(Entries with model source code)

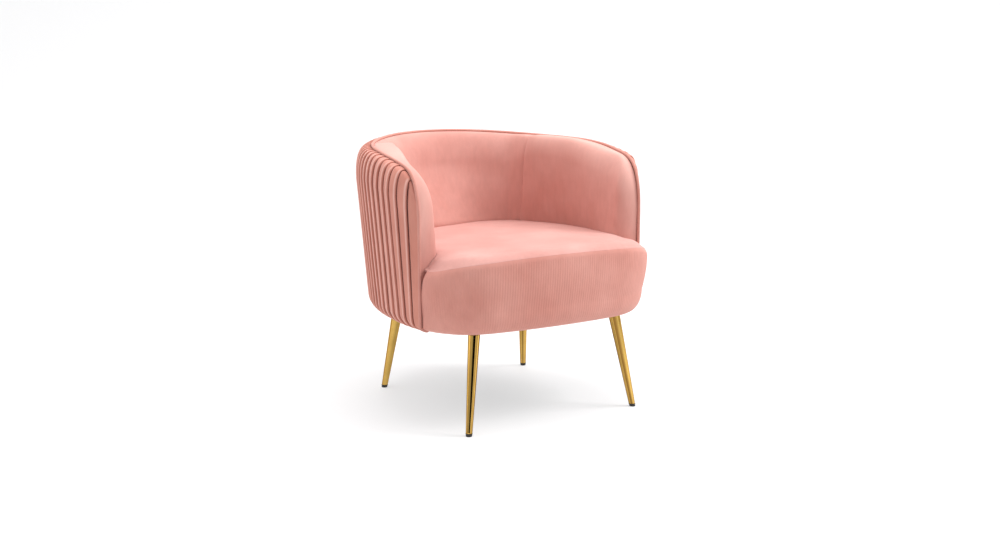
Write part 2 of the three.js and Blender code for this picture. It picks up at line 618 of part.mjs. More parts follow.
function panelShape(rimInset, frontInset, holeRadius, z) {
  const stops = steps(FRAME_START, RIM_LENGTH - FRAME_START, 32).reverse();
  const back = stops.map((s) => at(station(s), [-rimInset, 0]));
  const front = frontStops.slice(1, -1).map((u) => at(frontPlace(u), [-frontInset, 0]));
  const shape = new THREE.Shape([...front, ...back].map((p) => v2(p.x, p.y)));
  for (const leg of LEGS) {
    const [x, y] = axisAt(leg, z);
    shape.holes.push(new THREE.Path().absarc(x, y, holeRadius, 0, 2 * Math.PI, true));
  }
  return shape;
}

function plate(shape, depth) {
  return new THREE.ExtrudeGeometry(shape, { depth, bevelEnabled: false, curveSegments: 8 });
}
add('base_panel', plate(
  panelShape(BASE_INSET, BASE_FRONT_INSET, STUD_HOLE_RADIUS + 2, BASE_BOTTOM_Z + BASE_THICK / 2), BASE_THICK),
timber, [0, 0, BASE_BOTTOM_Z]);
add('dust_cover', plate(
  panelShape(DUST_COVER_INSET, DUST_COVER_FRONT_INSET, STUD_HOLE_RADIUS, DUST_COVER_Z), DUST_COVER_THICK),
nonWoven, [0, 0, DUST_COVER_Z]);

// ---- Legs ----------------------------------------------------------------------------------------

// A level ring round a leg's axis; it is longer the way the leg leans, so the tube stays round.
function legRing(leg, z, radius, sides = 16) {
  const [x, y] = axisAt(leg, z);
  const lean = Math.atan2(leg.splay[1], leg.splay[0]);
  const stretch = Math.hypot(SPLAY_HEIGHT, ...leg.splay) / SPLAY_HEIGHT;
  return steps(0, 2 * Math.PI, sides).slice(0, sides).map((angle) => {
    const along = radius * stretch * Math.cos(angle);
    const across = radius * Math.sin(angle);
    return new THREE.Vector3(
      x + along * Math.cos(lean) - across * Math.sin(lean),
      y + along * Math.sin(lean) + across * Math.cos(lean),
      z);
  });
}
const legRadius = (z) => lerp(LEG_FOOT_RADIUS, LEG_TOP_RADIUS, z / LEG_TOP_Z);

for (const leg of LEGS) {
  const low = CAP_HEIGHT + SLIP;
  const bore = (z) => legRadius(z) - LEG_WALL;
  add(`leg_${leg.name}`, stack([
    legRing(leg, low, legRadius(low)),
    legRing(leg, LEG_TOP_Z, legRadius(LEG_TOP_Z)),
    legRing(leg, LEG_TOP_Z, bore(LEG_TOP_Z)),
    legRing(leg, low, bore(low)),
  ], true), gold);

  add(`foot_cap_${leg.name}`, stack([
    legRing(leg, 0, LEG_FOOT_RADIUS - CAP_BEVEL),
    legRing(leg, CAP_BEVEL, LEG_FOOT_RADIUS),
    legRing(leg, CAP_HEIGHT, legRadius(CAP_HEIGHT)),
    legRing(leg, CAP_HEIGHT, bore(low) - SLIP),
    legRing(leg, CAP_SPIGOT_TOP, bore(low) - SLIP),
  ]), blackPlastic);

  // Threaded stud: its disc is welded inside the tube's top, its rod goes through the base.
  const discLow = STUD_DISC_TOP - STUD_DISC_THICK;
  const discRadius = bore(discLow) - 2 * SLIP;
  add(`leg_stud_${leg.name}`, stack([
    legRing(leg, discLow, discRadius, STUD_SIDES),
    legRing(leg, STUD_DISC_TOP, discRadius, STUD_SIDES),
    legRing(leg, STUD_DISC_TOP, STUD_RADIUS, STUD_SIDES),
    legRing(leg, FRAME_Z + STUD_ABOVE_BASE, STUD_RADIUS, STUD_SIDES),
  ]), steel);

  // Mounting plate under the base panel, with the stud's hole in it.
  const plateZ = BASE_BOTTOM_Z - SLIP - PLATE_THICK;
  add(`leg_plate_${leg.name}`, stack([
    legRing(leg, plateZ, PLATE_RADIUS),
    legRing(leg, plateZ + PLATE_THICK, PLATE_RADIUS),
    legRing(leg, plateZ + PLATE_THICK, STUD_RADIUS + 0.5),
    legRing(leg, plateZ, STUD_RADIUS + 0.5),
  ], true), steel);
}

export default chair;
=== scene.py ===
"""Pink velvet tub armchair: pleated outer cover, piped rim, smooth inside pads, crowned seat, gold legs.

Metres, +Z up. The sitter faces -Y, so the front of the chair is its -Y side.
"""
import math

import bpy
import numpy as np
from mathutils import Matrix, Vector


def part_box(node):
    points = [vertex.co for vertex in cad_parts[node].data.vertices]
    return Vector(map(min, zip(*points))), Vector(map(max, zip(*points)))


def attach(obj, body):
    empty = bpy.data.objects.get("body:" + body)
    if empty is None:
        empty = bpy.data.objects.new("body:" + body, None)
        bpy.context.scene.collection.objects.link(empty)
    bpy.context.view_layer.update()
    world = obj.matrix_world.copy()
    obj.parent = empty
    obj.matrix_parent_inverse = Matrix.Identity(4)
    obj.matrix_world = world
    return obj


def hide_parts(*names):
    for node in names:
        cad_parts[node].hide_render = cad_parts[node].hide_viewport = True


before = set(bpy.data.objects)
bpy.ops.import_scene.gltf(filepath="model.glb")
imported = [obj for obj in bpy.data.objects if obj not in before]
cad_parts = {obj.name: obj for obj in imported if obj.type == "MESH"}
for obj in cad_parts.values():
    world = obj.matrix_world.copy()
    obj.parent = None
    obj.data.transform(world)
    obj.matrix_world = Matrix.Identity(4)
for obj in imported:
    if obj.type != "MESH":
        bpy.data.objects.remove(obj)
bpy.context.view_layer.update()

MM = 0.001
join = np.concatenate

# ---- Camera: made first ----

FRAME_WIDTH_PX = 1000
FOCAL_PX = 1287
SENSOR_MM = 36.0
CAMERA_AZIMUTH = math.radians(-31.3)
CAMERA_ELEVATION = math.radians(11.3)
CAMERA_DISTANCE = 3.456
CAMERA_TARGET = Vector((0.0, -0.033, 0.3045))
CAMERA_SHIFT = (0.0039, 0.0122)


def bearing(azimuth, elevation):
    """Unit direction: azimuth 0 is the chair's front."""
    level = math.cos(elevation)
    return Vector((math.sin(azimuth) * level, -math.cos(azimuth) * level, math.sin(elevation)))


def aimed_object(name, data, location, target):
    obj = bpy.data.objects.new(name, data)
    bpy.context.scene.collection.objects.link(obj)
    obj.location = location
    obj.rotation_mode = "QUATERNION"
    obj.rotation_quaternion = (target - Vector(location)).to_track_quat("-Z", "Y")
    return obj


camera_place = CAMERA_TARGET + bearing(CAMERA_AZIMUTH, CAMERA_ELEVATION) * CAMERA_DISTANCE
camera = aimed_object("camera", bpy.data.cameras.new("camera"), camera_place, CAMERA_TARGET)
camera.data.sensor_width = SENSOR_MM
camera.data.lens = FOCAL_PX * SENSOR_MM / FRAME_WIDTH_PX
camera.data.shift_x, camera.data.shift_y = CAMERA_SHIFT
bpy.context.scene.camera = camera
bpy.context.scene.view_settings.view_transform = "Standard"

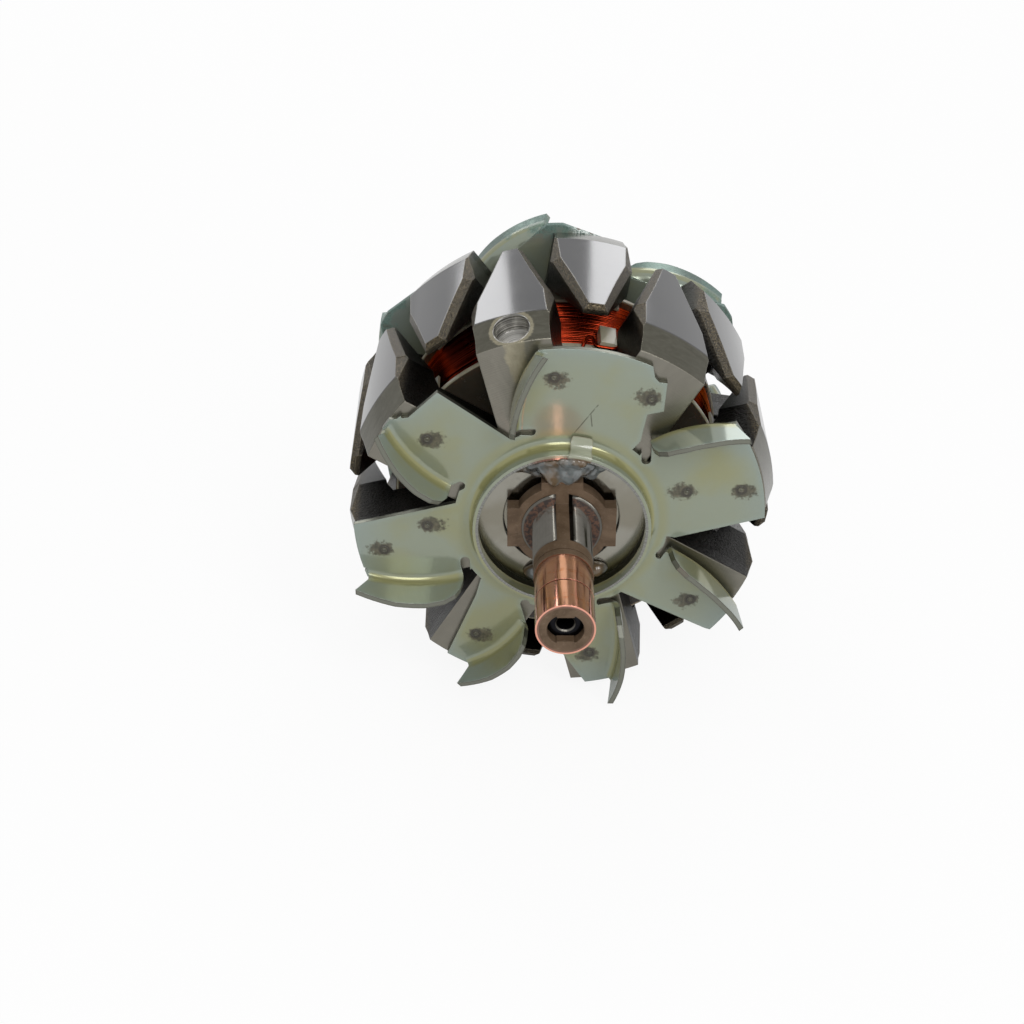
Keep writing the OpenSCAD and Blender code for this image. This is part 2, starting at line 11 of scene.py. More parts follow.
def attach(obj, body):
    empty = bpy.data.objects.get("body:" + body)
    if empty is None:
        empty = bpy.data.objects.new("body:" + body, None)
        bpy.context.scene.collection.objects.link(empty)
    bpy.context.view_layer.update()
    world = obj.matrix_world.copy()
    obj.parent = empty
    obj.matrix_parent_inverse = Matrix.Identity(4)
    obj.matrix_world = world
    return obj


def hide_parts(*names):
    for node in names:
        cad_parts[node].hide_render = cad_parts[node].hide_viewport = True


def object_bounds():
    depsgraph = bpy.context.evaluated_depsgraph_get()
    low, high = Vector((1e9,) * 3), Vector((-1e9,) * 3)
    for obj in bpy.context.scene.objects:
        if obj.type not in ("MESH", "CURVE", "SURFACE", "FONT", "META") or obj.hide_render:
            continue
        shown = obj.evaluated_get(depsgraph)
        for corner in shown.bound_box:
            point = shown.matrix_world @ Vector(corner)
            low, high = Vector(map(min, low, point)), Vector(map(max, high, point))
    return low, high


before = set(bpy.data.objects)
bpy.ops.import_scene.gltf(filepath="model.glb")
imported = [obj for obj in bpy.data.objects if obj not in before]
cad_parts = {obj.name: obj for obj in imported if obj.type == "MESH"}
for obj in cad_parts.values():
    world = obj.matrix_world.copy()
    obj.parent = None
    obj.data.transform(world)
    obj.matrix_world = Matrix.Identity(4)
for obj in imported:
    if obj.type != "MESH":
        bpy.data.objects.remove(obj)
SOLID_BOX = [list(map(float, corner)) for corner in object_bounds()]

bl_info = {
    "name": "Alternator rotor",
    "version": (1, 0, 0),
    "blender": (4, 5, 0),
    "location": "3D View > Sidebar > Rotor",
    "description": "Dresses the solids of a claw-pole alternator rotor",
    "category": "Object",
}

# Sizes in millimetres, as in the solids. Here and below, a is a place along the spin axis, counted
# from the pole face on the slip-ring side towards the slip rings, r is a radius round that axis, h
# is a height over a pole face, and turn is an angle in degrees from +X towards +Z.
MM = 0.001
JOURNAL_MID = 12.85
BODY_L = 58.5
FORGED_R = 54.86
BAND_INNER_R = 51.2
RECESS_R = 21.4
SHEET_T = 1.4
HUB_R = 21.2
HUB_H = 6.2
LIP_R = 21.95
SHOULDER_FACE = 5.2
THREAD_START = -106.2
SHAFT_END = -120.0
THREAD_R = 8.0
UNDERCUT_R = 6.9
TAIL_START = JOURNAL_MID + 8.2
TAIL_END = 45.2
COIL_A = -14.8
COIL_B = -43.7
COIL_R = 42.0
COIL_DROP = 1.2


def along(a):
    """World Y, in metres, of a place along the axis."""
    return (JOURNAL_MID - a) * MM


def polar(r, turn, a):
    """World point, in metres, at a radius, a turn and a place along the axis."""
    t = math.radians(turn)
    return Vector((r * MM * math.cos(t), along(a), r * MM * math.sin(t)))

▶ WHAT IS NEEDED
From the listing above, output exactly the run of lines that starts with the line containing "hole in it." and ends with the line containing "# ---- Camera: made".

▶ WRITTEN SOLUTION
  // Mounting plate under the base panel, with the stud's hole in it.
  const plateZ = BASE_BOTTOM_Z - SLIP - PLATE_THICK;
  add(`leg_plate_${leg.name}`, stack([
    legRing(leg, plateZ, PLATE_RADIUS),
    legRing(leg, plateZ + PLATE_THICK, PLATE_RADIUS),
    legRing(leg, plateZ + PLATE_THICK, STUD_RADIUS + 0.5),
    legRing(leg, plateZ, STUD_RADIUS + 0.5),
  ], true), steel);
}

export default chair;
=== scene.py ===
"""Pink velvet tub armchair: pleated outer cover, piped rim, smooth inside pads, crowned seat, gold legs.

Metres, +Z up. The sitter faces -Y, so the front of the chair is its -Y side.
"""
import math

import bpy
import numpy as np
from mathutils import Matrix, Vector


def part_box(node):
    points = [vertex.co for vertex in cad_parts[node].data.vertices]
    return Vector(map(min, zip(*points))), Vector(map(max, zip(*points)))


def attach(obj, body):
    empty = bpy.data.objects.get("body:" + body)
    if empty is None:
        empty = bpy.data.objects.new("body:" + body, None)
        bpy.context.scene.collection.objects.link(empty)
    bpy.context.view_layer.update()
    world = obj.matrix_world.copy()
    obj.parent = empty
    obj.matrix_parent_inverse = Matrix.Identity(4)
    obj.matrix_world = world
    return obj


def hide_parts(*names):
    for node in names:
        cad_parts[node].hide_render = cad_parts[node].hide_viewport = True


before = set(bpy.data.objects)
bpy.ops.import_scene.gltf(filepath="model.glb")
imported = [obj for obj in bpy.data.objects if obj not in before]
cad_parts = {obj.name: obj for obj in imported if obj.type == "MESH"}
for obj in cad_parts.values():
    world = obj.matrix_world.copy()
    obj.parent = None
    obj.data.transform(world)
    obj.matrix_world = Matrix.Identity(4)
for obj in imported:
    if obj.type != "MESH":
        bpy.data.objects.remove(obj)
bpy.context.view_layer.update()

MM = 0.001
join = np.concatenate

# ---- Camera: made first ----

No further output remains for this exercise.